#### [Task inputs]
↓

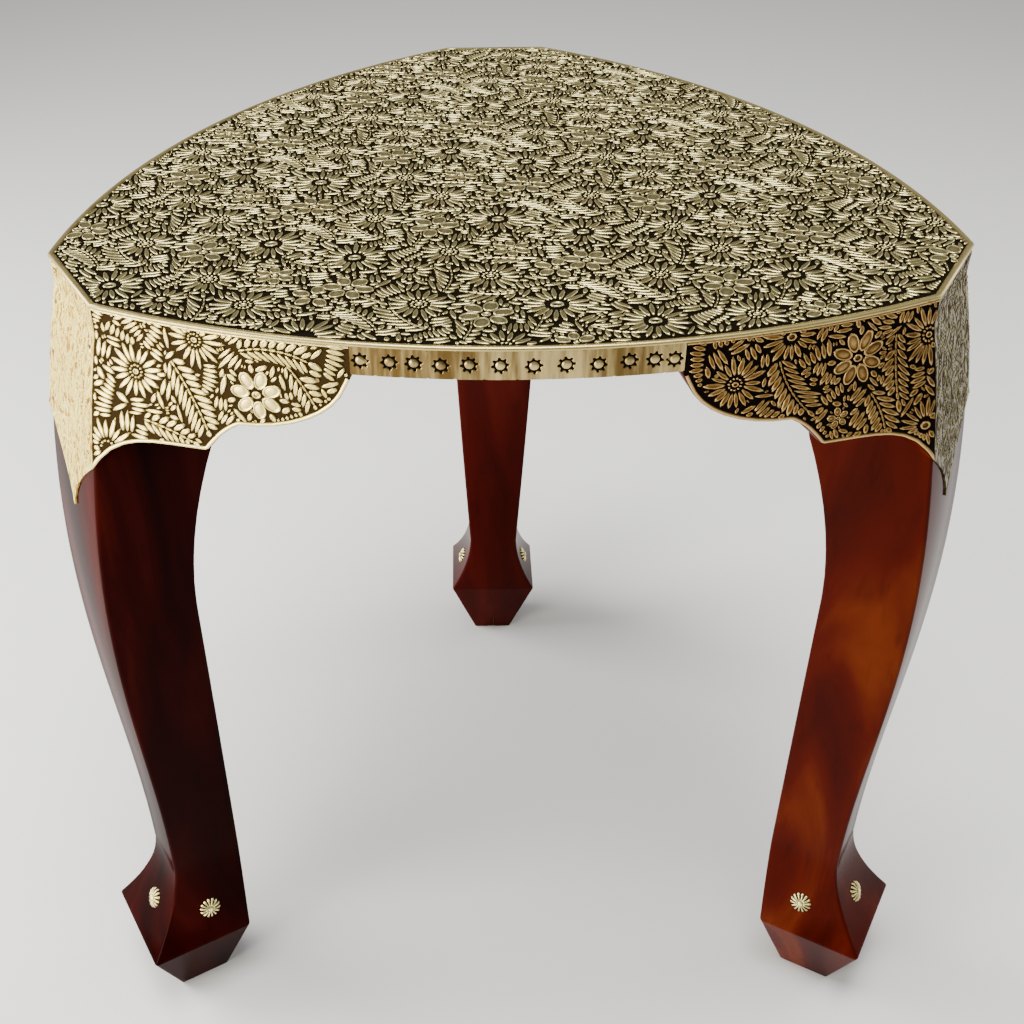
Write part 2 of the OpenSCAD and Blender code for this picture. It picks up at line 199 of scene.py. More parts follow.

↑
↓

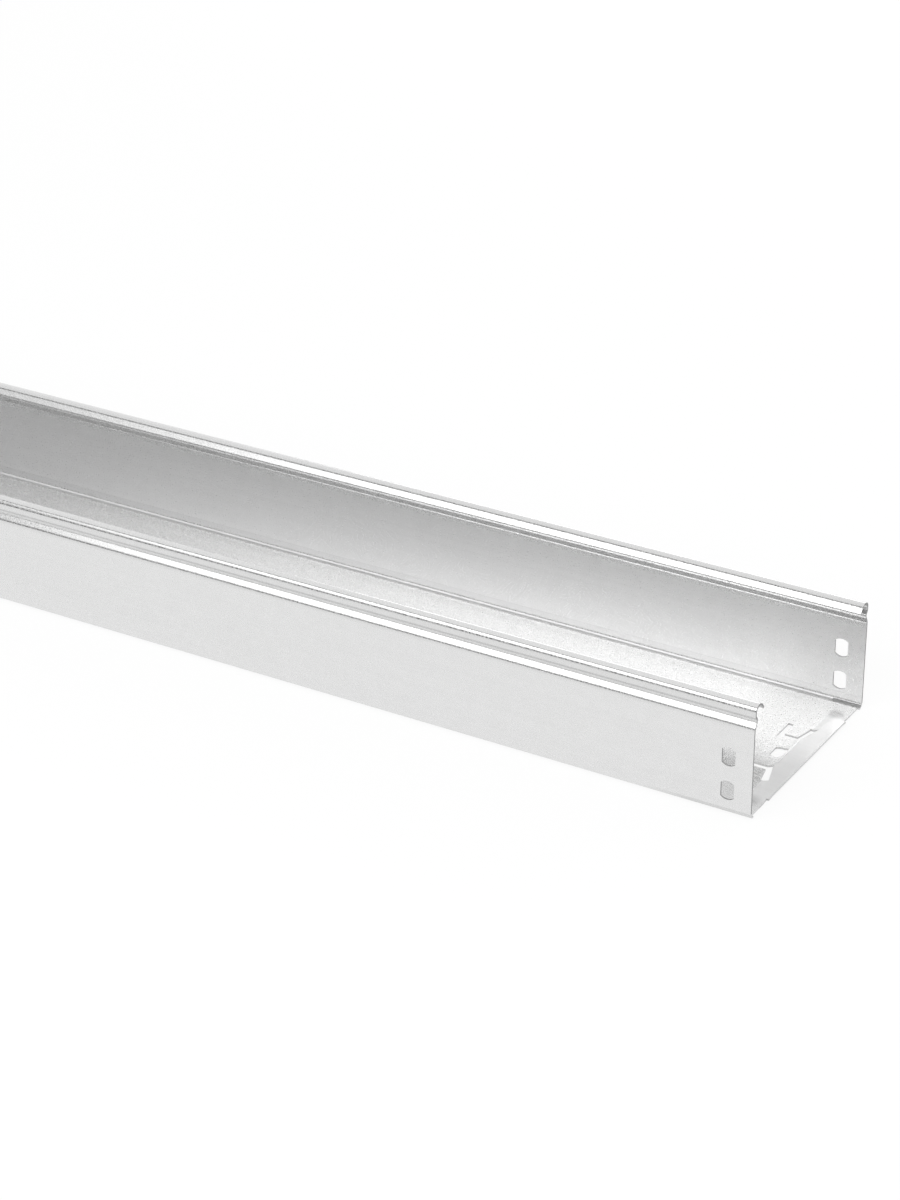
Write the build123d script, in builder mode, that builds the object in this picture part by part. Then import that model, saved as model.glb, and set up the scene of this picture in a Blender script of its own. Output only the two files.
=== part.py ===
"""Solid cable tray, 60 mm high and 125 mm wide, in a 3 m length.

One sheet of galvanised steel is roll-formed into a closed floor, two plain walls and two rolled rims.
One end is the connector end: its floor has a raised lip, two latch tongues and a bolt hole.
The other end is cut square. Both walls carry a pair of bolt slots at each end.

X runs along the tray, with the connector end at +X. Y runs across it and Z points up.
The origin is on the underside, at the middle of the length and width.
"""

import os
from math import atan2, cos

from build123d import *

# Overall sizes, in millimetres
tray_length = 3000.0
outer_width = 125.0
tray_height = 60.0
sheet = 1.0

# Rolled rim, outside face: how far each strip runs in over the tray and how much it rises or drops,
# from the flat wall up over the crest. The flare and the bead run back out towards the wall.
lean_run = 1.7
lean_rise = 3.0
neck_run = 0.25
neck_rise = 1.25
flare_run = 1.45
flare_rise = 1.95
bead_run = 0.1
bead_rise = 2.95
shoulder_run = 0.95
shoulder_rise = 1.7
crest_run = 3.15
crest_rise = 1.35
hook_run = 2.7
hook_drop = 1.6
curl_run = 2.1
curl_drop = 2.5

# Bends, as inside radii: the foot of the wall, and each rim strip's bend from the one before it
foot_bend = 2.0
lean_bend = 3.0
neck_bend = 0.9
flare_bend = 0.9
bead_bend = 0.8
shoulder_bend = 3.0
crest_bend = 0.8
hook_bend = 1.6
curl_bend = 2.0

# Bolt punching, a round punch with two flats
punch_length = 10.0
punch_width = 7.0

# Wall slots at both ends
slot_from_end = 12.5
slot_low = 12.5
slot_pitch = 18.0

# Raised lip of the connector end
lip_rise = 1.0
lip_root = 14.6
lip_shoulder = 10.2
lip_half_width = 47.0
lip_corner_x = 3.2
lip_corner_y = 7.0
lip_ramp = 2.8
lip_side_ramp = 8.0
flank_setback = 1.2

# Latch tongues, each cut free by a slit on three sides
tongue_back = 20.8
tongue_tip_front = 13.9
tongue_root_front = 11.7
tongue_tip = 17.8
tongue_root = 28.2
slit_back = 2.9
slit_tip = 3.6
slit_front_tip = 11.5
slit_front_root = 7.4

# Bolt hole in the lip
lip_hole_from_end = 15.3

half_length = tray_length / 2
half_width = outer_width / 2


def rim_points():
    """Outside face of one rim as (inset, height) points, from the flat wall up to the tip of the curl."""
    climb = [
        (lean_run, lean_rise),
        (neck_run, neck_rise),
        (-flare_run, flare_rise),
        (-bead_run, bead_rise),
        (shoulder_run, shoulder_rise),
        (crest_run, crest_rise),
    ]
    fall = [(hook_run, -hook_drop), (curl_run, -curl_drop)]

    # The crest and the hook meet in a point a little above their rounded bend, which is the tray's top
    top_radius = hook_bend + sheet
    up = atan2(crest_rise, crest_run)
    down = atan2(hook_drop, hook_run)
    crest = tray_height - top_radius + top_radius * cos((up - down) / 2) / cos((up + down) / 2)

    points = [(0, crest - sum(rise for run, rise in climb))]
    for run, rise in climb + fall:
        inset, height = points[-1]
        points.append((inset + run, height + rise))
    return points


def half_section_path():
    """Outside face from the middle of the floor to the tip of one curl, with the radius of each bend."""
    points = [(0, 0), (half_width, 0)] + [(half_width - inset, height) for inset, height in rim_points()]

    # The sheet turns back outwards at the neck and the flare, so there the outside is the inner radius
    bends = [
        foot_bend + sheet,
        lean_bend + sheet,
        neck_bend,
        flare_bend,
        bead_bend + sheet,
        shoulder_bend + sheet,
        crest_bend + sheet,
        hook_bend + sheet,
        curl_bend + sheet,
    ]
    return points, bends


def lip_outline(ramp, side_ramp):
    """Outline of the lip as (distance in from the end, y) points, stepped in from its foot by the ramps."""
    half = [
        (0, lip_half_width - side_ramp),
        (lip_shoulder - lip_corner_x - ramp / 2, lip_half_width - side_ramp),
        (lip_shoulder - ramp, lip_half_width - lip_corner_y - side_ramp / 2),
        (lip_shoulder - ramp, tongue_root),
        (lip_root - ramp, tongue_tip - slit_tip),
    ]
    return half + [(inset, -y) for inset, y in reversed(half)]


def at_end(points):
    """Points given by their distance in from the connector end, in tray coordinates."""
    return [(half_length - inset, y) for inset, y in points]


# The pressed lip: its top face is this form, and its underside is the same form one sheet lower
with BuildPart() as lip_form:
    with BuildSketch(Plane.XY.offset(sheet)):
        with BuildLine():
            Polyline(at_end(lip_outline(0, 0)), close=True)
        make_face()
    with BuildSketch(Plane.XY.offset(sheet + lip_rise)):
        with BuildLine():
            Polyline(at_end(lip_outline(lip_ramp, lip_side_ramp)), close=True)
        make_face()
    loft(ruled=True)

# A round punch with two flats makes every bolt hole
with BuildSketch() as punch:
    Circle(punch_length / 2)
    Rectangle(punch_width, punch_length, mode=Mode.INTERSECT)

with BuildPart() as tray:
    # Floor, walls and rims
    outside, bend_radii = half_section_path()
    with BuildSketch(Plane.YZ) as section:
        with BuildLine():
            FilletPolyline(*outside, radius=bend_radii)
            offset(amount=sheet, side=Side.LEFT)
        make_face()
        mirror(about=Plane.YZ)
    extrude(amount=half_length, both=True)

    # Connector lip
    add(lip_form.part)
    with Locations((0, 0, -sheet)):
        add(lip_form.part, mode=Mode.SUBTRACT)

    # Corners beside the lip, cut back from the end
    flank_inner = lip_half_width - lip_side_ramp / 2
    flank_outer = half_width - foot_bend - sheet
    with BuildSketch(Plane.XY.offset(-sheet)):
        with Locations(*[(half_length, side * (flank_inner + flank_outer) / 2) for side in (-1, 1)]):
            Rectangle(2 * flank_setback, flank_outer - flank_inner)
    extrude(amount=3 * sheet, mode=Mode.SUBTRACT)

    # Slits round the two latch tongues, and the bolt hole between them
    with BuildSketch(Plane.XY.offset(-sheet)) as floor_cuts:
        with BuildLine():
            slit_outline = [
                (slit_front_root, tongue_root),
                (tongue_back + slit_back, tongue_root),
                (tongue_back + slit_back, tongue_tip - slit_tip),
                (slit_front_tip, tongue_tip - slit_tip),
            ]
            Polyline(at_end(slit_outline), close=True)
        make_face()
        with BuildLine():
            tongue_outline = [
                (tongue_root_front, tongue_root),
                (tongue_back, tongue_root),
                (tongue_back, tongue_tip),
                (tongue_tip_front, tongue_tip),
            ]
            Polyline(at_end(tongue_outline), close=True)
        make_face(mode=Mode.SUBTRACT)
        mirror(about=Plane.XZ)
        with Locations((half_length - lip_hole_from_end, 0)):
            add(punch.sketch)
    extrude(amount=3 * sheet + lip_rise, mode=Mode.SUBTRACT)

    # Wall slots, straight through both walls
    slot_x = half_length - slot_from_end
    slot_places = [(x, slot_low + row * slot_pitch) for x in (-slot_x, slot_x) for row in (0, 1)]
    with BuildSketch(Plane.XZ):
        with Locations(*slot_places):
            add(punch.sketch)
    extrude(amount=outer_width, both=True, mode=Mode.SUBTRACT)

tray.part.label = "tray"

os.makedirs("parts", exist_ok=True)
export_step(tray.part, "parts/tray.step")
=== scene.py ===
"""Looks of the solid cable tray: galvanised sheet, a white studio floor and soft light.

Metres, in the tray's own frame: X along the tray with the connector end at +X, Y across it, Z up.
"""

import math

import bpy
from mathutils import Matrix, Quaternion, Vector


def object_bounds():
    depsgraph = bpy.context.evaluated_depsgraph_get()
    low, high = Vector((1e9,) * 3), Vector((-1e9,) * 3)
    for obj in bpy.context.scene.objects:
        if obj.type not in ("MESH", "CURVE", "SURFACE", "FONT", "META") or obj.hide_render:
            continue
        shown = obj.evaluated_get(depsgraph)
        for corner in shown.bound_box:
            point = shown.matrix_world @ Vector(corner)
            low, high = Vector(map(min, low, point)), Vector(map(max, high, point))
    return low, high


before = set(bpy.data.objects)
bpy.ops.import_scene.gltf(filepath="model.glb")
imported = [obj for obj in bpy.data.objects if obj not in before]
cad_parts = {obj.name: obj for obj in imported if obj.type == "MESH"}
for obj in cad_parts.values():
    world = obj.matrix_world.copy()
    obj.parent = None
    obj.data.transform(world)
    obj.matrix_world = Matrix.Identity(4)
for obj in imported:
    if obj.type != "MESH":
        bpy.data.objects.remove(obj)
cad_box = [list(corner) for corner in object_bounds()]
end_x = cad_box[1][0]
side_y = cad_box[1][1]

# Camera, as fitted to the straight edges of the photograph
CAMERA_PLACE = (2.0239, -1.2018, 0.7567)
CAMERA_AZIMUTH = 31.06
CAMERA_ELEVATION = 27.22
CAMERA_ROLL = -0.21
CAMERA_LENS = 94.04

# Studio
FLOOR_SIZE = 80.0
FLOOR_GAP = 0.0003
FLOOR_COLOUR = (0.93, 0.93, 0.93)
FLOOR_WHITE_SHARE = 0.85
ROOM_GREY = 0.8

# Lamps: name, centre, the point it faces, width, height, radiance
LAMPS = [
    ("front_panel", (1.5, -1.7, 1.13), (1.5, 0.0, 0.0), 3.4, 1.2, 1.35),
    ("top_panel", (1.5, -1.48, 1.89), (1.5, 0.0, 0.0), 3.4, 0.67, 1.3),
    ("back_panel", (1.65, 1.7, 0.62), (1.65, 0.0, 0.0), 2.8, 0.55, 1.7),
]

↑

Solely the line containing "Write the build123d", the line containing "slot_pitch = 18.0", and the lines between them are to be given again, exactly as written.

#### [Reply to the exercise]
Write the build123d script, in builder mode, that builds the object in this picture part by part. Then import that model, saved as model.glb, and set up the scene of this picture in a Blender script of its own. Output only the two files.
=== part.py ===
"""Solid cable tray, 60 mm high and 125 mm wide, in a 3 m length.

One sheet of galvanised steel is roll-formed into a closed floor, two plain walls and two rolled rims.
One end is the connector end: its floor has a raised lip, two latch tongues and a bolt hole.
The other end is cut square. Both walls carry a pair of bolt slots at each end.

X runs along the tray, with the connector end at +X. Y runs across it and Z points up.
The origin is on the underside, at the middle of the length and width.
"""

import os
from math import atan2, cos

from build123d import *

# Overall sizes, in millimetres
tray_length = 3000.0
outer_width = 125.0
tray_height = 60.0
sheet = 1.0

# Rolled rim, outside face: how far each strip runs in over the tray and how much it rises or drops,
# from the flat wall up over the crest. The flare and the bead run back out towards the wall.
lean_run = 1.7
lean_rise = 3.0
neck_run = 0.25
neck_rise = 1.25
flare_run = 1.45
flare_rise = 1.95
bead_run = 0.1
bead_rise = 2.95
shoulder_run = 0.95
shoulder_rise = 1.7
crest_run = 3.15
crest_rise = 1.35
hook_run = 2.7
hook_drop = 1.6
curl_run = 2.1
curl_drop = 2.5

# Bends, as inside radii: the foot of the wall, and each rim strip's bend from the one before it
foot_bend = 2.0
lean_bend = 3.0
neck_bend = 0.9
flare_bend = 0.9
bead_bend = 0.8
shoulder_bend = 3.0
crest_bend = 0.8
hook_bend = 1.6
curl_bend = 2.0

# Bolt punching, a round punch with two flats
punch_length = 10.0
punch_width = 7.0

# Wall slots at both ends
slot_from_end = 12.5
slot_low = 12.5
slot_pitch = 18.0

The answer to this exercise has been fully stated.